Because “Mhysa” covers so much ground, there are also a number of smaller scenes that likely won’t get the attention they deserve. First and foremost is Jaime and Cersei’s reunion, a 30-second interlude with a single word of dialogue that manages to communicate just how much these two have changed since they’ve been separated, especially Jaime. Even though their relationship catalyzed the events of the entire series, they’ve spent most of the show apart, and next season will give us a better look at their dynamic. Then there’s the momentary showdown between Jon and Ygritte, which awesomely ends with a few arrows in Jon’s back. Ygritte’s a skilled enough archer that she could have killed Jon, and the fact that she didn’t shows she still has feelings for him, but the standoff makes it clear that the two are now enemies. Next time she’ll shoot to kill.

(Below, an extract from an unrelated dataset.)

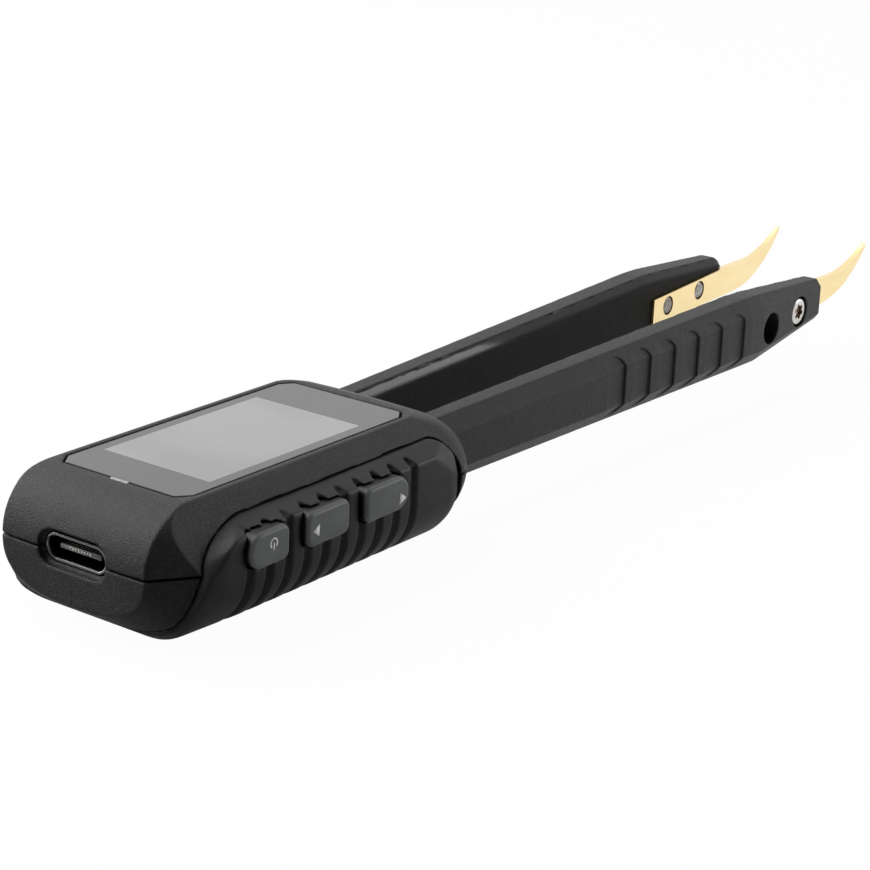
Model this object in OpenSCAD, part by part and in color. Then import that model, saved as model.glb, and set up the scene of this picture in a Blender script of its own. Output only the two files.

Daenerys only gets a few minutes of screen time in “Mhysa,” but her scene is both the episode’s namesake and the season’s closing moment. Much can, and probably will be, written about how uncomfortable the image of a blonde woman surrounded by adoring legions of freed slaves makes many viewers. But for now, the writers obviously want us to know that Daenerys is taking on a project far beyond racking up practice conquests for her eventual trip to Westeros. Now that she’s Yunkai’s adopted “mother,” the last living Targaryen has a people to take care of — and that’s very different from leading an army.